The Washington Times: Small inventors step up fight to block patent overhaul law, by Kellan Howell
This post originally appeared in The Washington Times on May 18, 2015.
Rarely do small inventors and business owners go to such great lengths to lobby Washington lawmakers, but new patent legislation is proving to be so controversial that small innovators across the country are banding together to form a new lobbying voice.
But the issue is also proving divisive for the entrepreneurs’ natural political ally, as the Republicans in Congress have yet to unite behind a single position.
Supporters of the legislation, known as The Innovation Act, say it will update intellectual property laws to rein in “patent trolls,” mostly shell companies that buy up vague patent ideas and concepts, with the intent of suing other companies for infringement when they bring real products to the market.

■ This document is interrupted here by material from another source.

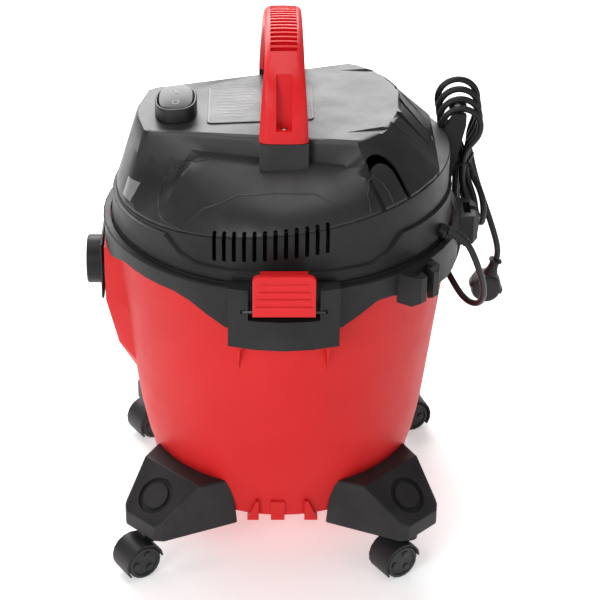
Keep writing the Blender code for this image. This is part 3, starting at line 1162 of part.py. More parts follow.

But critics of the legislation warn it goes too far, targeting just a small number of abusers while raising the costs for legitimate patent holders to protect their legal rights under long-established law.
Some small-scale innovators say that the legislation only helps big companies like Google and Apple, and argue that provisions in the bill make it so difficult for innovators to protect their patents that it actually stifles American innovation.
“I’ve been fighting against bills that are bad for our patent system for some time now, and these bills all make it harder for the independent inventor to defend a patent,” said Randy Landreneau, founder of Independent Inventors of America.